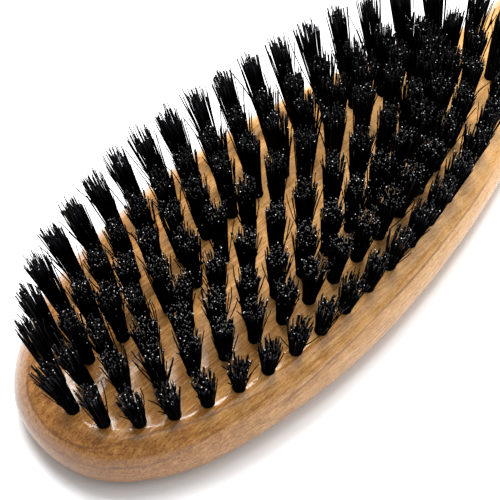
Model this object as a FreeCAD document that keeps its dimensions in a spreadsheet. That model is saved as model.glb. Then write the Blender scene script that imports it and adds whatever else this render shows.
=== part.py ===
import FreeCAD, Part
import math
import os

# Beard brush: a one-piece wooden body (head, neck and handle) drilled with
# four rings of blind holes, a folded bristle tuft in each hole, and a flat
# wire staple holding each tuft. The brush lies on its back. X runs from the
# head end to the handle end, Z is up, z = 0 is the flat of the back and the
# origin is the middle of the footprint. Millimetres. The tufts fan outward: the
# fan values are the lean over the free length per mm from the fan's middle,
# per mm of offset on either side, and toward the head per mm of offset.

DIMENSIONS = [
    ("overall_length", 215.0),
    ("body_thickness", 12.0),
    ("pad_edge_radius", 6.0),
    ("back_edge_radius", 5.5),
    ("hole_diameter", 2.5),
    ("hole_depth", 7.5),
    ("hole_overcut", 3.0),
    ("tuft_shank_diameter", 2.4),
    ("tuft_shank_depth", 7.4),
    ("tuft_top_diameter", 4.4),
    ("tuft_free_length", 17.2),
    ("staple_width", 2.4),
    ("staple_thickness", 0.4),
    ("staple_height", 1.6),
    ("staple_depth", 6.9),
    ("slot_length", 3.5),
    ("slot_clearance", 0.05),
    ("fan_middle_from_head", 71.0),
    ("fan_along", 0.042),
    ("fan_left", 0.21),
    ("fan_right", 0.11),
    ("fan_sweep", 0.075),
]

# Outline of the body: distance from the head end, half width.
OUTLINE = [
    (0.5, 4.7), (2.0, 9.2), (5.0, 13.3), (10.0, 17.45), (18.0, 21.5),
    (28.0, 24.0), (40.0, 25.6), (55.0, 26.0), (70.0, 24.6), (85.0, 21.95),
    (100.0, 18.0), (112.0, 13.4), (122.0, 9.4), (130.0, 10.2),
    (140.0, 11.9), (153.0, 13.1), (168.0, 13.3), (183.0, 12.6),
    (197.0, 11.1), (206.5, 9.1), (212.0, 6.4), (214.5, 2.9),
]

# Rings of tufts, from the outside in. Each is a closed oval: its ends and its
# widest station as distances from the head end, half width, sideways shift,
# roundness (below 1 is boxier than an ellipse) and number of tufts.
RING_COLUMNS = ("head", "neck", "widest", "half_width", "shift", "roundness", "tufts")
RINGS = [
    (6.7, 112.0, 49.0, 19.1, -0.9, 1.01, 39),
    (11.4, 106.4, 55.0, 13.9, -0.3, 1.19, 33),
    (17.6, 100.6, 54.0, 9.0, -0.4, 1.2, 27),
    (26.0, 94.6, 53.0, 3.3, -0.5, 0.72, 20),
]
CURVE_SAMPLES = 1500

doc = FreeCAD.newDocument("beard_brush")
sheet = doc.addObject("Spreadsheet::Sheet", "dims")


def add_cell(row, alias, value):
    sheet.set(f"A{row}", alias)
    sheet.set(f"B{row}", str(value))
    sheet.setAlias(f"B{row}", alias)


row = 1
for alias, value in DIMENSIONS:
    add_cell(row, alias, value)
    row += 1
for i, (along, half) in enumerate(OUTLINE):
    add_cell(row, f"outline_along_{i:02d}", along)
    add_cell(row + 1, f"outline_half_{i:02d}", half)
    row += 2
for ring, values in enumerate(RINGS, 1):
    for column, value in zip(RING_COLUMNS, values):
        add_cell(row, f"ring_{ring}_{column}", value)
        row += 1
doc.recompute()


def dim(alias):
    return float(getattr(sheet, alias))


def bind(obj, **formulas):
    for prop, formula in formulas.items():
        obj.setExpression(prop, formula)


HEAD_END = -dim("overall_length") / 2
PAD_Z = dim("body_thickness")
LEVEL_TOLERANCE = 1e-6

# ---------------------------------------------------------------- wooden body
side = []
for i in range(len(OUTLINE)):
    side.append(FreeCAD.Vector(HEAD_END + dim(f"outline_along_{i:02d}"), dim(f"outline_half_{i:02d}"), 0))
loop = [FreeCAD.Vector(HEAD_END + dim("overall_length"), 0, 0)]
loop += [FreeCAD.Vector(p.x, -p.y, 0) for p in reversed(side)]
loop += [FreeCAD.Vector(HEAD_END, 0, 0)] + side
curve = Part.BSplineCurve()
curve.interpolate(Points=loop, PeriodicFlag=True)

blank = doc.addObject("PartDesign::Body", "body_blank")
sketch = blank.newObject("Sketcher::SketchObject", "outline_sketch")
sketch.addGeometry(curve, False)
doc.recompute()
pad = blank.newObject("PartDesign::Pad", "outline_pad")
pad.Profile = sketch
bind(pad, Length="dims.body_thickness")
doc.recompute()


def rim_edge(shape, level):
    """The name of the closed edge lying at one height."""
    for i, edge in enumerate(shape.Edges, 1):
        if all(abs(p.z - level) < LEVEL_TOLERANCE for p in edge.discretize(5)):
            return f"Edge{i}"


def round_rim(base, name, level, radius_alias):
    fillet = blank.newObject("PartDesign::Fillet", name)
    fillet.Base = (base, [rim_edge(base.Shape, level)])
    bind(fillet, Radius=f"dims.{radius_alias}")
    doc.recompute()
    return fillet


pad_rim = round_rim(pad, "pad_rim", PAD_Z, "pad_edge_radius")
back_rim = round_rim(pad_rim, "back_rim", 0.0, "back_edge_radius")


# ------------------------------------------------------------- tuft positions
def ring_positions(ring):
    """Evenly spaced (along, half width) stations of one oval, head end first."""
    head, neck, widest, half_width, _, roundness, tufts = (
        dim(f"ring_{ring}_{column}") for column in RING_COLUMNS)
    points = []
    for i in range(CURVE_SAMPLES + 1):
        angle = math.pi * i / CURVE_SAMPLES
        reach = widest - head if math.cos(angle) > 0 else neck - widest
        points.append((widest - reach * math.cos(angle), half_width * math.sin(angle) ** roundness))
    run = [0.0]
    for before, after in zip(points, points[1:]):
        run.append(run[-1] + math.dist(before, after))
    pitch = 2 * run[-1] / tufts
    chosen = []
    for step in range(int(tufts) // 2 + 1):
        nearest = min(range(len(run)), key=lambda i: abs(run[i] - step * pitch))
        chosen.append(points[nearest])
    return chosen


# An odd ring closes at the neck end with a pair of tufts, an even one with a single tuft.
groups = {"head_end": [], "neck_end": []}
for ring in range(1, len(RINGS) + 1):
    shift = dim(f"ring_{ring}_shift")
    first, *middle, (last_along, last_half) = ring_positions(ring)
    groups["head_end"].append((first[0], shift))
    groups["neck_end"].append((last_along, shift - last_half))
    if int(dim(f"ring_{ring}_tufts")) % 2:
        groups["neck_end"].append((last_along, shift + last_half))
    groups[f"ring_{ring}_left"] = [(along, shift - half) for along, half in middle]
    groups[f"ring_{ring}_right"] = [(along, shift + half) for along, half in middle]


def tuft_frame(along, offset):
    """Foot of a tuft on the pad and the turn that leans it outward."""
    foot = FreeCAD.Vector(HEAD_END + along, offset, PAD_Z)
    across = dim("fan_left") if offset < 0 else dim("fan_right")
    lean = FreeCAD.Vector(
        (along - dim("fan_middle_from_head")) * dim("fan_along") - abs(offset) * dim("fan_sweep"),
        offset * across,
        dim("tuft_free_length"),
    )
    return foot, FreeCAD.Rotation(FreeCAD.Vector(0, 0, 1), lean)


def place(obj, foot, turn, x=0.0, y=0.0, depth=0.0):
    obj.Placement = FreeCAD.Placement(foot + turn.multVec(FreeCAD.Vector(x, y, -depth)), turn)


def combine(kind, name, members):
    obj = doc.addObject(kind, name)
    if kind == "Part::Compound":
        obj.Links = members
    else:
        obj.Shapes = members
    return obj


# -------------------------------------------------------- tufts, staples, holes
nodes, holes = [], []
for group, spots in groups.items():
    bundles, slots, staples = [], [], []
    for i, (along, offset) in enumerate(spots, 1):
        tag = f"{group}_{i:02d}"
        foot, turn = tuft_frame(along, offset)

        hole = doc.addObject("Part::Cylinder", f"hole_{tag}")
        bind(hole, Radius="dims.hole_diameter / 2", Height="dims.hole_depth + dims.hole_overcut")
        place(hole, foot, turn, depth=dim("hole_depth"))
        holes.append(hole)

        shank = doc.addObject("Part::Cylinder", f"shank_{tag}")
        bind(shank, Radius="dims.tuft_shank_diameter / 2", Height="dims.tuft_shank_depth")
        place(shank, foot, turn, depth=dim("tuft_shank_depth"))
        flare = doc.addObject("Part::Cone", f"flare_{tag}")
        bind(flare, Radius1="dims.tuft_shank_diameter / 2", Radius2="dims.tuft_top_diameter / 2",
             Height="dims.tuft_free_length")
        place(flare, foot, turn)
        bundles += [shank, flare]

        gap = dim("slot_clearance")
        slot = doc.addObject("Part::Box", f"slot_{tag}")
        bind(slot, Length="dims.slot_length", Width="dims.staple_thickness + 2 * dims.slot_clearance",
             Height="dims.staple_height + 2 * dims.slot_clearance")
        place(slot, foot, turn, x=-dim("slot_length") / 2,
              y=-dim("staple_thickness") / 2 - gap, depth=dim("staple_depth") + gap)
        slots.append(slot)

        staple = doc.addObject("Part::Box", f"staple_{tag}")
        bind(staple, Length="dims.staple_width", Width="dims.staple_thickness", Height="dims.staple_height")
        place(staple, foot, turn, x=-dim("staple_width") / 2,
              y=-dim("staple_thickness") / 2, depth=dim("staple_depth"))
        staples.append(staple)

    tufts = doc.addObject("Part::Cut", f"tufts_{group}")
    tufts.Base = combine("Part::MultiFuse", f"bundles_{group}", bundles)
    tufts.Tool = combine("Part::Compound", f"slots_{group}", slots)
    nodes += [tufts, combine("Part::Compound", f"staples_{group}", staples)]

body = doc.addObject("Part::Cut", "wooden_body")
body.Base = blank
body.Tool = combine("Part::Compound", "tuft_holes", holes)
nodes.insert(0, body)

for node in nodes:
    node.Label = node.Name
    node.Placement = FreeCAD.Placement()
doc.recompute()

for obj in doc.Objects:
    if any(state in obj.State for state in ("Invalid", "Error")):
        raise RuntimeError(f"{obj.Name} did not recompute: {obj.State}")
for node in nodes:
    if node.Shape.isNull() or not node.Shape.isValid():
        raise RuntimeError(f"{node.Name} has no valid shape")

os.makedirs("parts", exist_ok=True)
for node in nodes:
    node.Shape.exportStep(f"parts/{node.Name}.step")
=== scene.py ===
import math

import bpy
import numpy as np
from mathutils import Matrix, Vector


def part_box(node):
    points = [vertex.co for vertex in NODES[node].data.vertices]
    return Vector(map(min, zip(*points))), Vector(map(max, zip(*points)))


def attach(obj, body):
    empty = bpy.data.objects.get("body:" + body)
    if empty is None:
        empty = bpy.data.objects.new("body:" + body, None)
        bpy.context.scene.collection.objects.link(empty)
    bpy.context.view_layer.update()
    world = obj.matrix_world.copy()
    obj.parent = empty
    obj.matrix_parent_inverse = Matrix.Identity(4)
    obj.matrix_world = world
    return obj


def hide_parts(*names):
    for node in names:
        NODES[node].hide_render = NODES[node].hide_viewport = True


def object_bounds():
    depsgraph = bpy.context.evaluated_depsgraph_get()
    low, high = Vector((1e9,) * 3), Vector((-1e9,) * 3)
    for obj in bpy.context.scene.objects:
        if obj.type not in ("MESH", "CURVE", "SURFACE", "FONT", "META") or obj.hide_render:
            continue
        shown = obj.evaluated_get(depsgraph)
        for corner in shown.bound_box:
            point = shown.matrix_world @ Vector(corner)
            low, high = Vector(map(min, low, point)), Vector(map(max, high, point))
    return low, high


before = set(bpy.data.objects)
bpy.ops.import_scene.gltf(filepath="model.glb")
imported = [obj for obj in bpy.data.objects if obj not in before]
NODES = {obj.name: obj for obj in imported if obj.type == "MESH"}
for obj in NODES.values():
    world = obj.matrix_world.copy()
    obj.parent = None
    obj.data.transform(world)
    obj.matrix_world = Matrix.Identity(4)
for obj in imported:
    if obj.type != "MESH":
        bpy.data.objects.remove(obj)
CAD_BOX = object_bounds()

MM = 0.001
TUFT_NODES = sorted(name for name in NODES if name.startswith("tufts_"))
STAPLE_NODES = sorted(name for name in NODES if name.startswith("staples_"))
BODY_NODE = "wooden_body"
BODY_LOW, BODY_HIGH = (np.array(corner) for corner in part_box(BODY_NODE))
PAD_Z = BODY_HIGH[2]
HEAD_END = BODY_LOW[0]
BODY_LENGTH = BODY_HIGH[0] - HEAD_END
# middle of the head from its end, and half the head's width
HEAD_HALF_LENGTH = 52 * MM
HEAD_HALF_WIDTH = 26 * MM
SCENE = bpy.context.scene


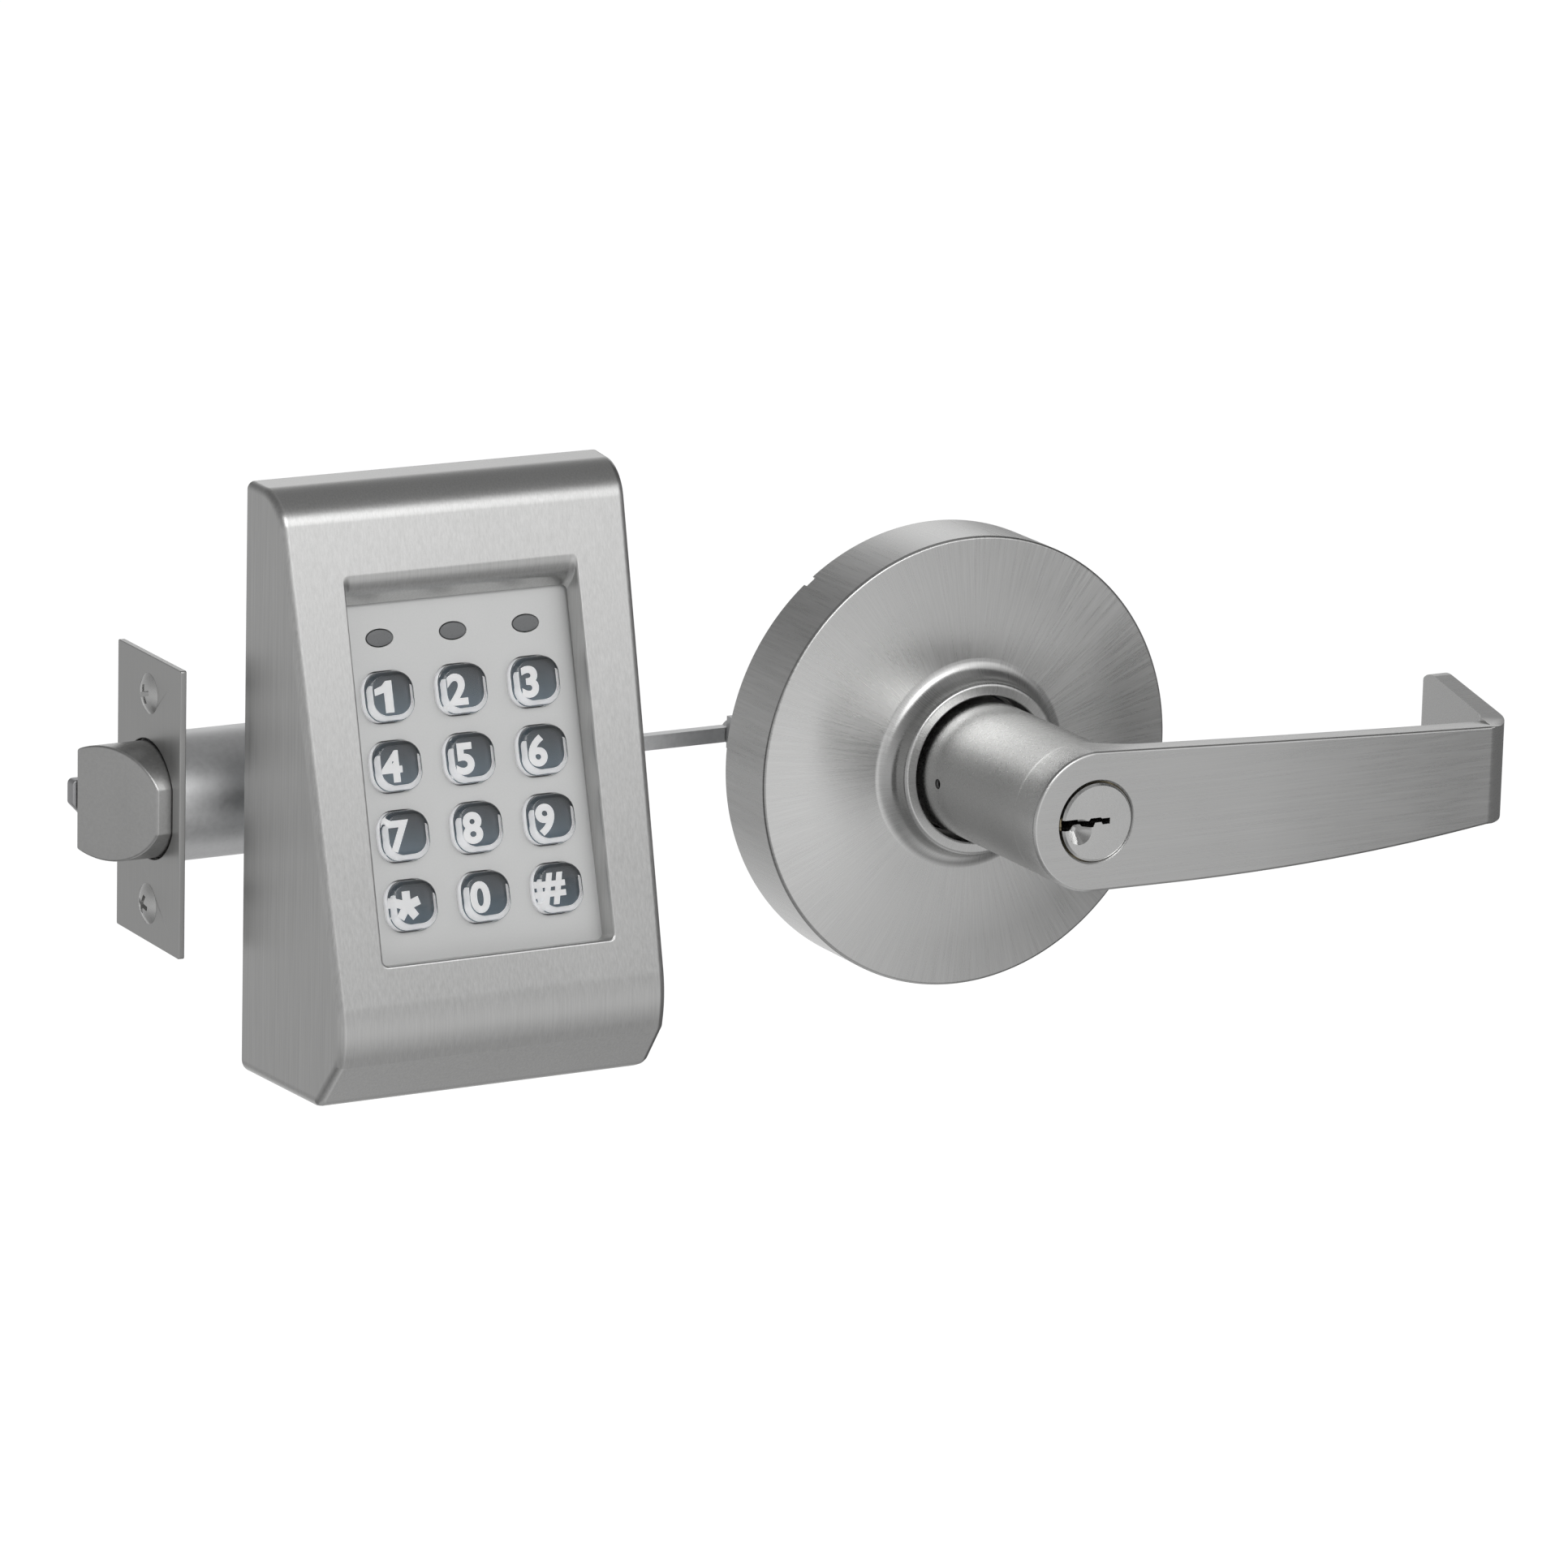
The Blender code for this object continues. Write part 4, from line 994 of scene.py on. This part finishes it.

::::::::

> _DIRECTIVE_: Go through the entries and return each line where the word "type" appears.

> _THE REPLY_:
        if obj.type not in ("MESH", "CURVE", "SURFACE", "FONT", "META") or obj.hide_render:
NODES = {obj.name: obj for obj in imported if obj.type == "MESH"}
    if obj.type != "MESH":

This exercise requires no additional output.